▸ Set task
Reproduce all records exactly.

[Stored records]

☆ ☆ ☆ ☆

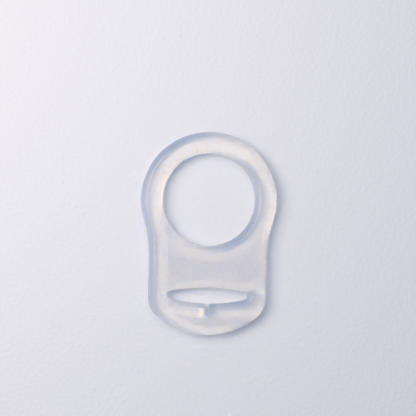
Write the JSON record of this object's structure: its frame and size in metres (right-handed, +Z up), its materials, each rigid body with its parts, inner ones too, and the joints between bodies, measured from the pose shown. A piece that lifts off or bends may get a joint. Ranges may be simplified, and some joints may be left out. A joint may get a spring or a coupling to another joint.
{
  "type": "soother adapter ring",
  "caption": "Flat translucent silicone ring with a round strap hole in its head and a notched slot in its foot that stretches over a soother's button.",
  "frame": {"origin": "centre of the footprint, on the underside", "axes": "+X across the ring, +Y towards the round head, +Z up through the thickness"},
  "size_m": [0.03, 0.045, 0.0035],
  "materials": {
    "silicone": "milky clear moulded silicone, smooth and glossy"
  },
  "bodies": {
    "root": {"silicone_ring": "silicone"}
  },
  "joints": []
}
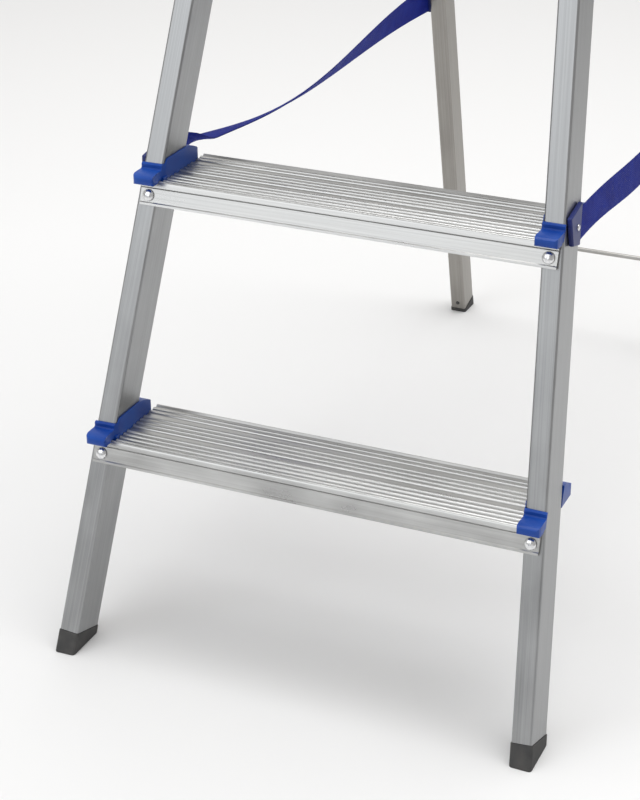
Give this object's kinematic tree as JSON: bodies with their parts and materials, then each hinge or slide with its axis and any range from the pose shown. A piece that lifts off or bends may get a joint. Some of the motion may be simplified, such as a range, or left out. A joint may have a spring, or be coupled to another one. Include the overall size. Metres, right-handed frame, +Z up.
{
  "type": "step ladder",
  "caption": "Free-standing folding aluminium step ladder: ribbed treads with plastic end collars, lifting platform, handrail hoop and two webbing straps.",
  "frame": {"origin": "centre of the rectangle that the ladder covers on the floor, at floor level", "axes": "+Z up; +Y towards the rear frame, the way a person climbing the treads faces; +X to that person's right"},
  "size_m": [0.4476, 0.9008, 1.668],
  "materials": {
    "frame_aluminium": "satin mill-finish extrusion",
    "tread_aluminium": "satin ribbed extrusion with bright edges",
    "zinc_rivets": "bright zinc-plated steel",
    "brace_steel": "dull plated steel rod",
    "blue_plastic": "moulded royal-blue plastic, low sheen",
    "webbing": "woven polypropylene webbing, dark royal blue",
    "foot_rubber": "matt dark grey rubber"
  },
  "bodies": {
    "front_frame": {"front_stile_left": "frame_aluminium", "front_stile_right": "frame_aluminium", "front_foot_left": "foot_rubber", "front_foot_right": "foot_rubber", "tread_1": "tread_aluminium", "tread_2": "tread_aluminium", "tread_3": "tread_aluminium", "tread_4": "tread_aluminium", "tread_cap_1_left": "blue_plastic", "tread_cap_1_right": "blue_plastic", "tread_cap_2_left": "blue_plastic", "tread_cap_2_right": "blue_plastic", "tread_cap_3_left": "blue_plastic", "tread_cap_3_right": "blue_plastic", "tread_cap_4_left": "blue_plastic", "tread_cap_4_right": "blue_plastic", "tread_rivet_1_left": "zinc_rivets", "tread_rivet_1_right": "zinc_rivets", "tread_rivet_2_left": "zinc_rivets", "tread_rivet_2_right": "zinc_rivets", "tread_rivet_3_left": "zinc_rivets", "tread_rivet_3_right": "zinc_rivets", "tread_rivet_4_left": "zinc_rivets", "tread_rivet_4_right": "zinc_rivets", "handrail_hoop": "frame_aluminium", "handrail_socket_left": "blue_plastic", "handrail_socket_right": "blue_plastic", "hinge_bracket_left": "frame_aluminium", "hinge_bracket_right": "frame_aluminium", "hinge_bar": "frame_aluminium", "hinge_cap_left": "blue_plastic", "hinge_cap_right": "blue_plastic", "platform_pin_left": "zinc_rivets", "platform_pin_right": "zinc_rivets", "strap_plate_front_left": "blue_plastic", "strap_plate_front_right": "blue_plastic", "strap_rivet_front_left": "zinc_rivets", "strap_rivet_front_right": "zinc_rivets", "strap_left": "webbing", "strap_right": "webbing"},
    "rear_frame": {"rear_leg_left": "frame_aluminium", "rear_leg_right": "frame_aluminium", "rear_foot_left": "foot_rubber", "rear_foot_right": "foot_rubber", "rear_leg_cap_left": "blue_plastic", "rear_leg_cap_right": "blue_plastic", "rear_brace_lower": "brace_steel", "rear_brace_upper": "brace_steel", "strap_plate_rear_left": "blue_plastic", "strap_plate_rear_right": "blue_plastic", "strap_rivet_rear_left": "zinc_rivets", "strap_rivet_rear_right": "zinc_rivets"},
    "platform": {"platform_deck": "tread_aluminium", "platform_rail_left": "blue_plastic", "platform_rail_right": "blue_plastic"}
  },
  "joints": [
    {"name": "rear_frame_fold", "type": "hinge", "parent": "front_frame", "child": "rear_frame", "pos_m": [0, 0.1533, 1.045], "axis": [-1, 0, 0], "range_deg": [0, 42], "deforming": ["strap_left", "strap_right"]},
    {"name": "platform_lift", "type": "hinge", "parent": "front_frame", "child": "platform", "pos_m": [0, -0.09337, 1.057], "axis": [1, 0, 0], "range_deg": [0, 72]}
  ]
}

☆ ☆ ☆ ☆

▸ Answer to the exercise
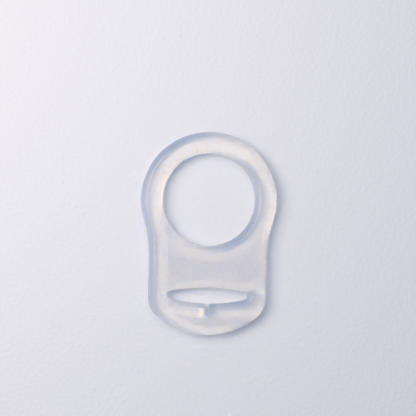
Write the JSON record of this object's structure: its frame and size in metres (right-handed, +Z up), its materials, each rigid body with its parts, inner ones too, and the joints between bodies, measured from the pose shown. A piece that lifts off or bends may get a joint. Ranges may be simplified, and some joints may be left out. A joint may get a spring or a coupling to another joint.
{
  "type": "soother adapter ring",
  "caption": "Flat translucent silicone ring with a round strap hole in its head and a notched slot in its foot that stretches over a soother's button.",
  "frame": {"origin": "centre of the footprint, on the underside", "axes": "+X across the ring, +Y towards the round head, +Z up through the thickness"},
  "size_m": [0.03, 0.045, 0.0035],
  "materials": {
    "silicone": "milky clear moulded silicone, smooth and glossy"
  },
  "bodies": {
    "root": {"silicone_ring": "silicone"}
  },
  "joints": []
}
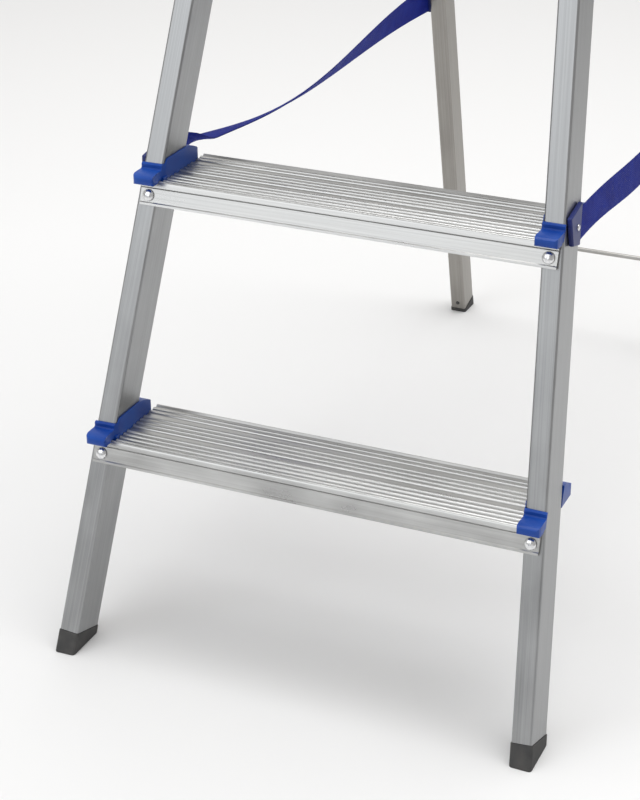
Give this object's kinematic tree as JSON: bodies with their parts and materials, then each hinge or slide with its axis and any range from the pose shown. A piece that lifts off or bends may get a joint. Some of the motion may be simplified, such as a range, or left out. A joint may have a spring, or be coupled to another one. Include the overall size. Metres, right-handed frame, +Z up.
{
  "type": "step ladder",
  "caption": "Free-standing folding aluminium step ladder: ribbed treads with plastic end collars, lifting platform, handrail hoop and two webbing straps.",
  "frame": {"origin": "centre of the rectangle that the ladder covers on the floor, at floor level", "axes": "+Z up; +Y towards the rear frame, the way a person climbing the treads faces; +X to that person's right"},
  "size_m": [0.4476, 0.9008, 1.668],
  "materials": {
    "frame_aluminium": "satin mill-finish extrusion",
    "tread_aluminium": "satin ribbed extrusion with bright edges",
    "zinc_rivets": "bright zinc-plated steel",
    "brace_steel": "dull plated steel rod",
    "blue_plastic": "moulded royal-blue plastic, low sheen",
    "webbing": "woven polypropylene webbing, dark royal blue",
    "foot_rubber": "matt dark grey rubber"
  },
  "bodies": {
    "front_frame": {"front_stile_left": "frame_aluminium", "front_stile_right": "frame_aluminium", "front_foot_left": "foot_rubber", "front_foot_right": "foot_rubber", "tread_1": "tread_aluminium", "tread_2": "tread_aluminium", "tread_3": "tread_aluminium", "tread_4": "tread_aluminium", "tread_cap_1_left": "blue_plastic", "tread_cap_1_right": "blue_plastic", "tread_cap_2_left": "blue_plastic", "tread_cap_2_right": "blue_plastic", "tread_cap_3_left": "blue_plastic", "tread_cap_3_right": "blue_plastic", "tread_cap_4_left": "blue_plastic", "tread_cap_4_right": "blue_plastic", "tread_rivet_1_left": "zinc_rivets", "tread_rivet_1_right": "zinc_rivets", "tread_rivet_2_left": "zinc_rivets", "tread_rivet_2_right": "zinc_rivets", "tread_rivet_3_left": "zinc_rivets", "tread_rivet_3_right": "zinc_rivets", "tread_rivet_4_left": "zinc_rivets", "tread_rivet_4_right": "zinc_rivets", "handrail_hoop": "frame_aluminium", "handrail_socket_left": "blue_plastic", "handrail_socket_right": "blue_plastic", "hinge_bracket_left": "frame_aluminium", "hinge_bracket_right": "frame_aluminium", "hinge_bar": "frame_aluminium", "hinge_cap_left": "blue_plastic", "hinge_cap_right": "blue_plastic", "platform_pin_left": "zinc_rivets", "platform_pin_right": "zinc_rivets", "strap_plate_front_left": "blue_plastic", "strap_plate_front_right": "blue_plastic", "strap_rivet_front_left": "zinc_rivets", "strap_rivet_front_right": "zinc_rivets", "strap_left": "webbing", "strap_right": "webbing"},
    "rear_frame": {"rear_leg_left": "frame_aluminium", "rear_leg_right": "frame_aluminium", "rear_foot_left": "foot_rubber", "rear_foot_right": "foot_rubber", "rear_leg_cap_left": "blue_plastic", "rear_leg_cap_right": "blue_plastic", "rear_brace_lower": "brace_steel", "rear_brace_upper": "brace_steel", "strap_plate_rear_left": "blue_plastic", "strap_plate_rear_right": "blue_plastic", "strap_rivet_rear_left": "zinc_rivets", "strap_rivet_rear_right": "zinc_rivets"},
    "platform": {"platform_deck": "tread_aluminium", "platform_rail_left": "blue_plastic", "platform_rail_right": "blue_plastic"}
  },
  "joints": [
    {"name": "rear_frame_fold", "type": "hinge", "parent": "front_frame", "child": "rear_frame", "pos_m": [0, 0.1533, 1.045], "axis": [-1, 0, 0], "range_deg": [0, 42], "deforming": ["strap_left", "strap_right"]},
    {"name": "platform_lift", "type": "hinge", "parent": "front_frame", "child": "platform", "pos_m": [0, -0.09337, 1.057], "axis": [1, 0, 0], "range_deg": [0, 72]}
  ]
}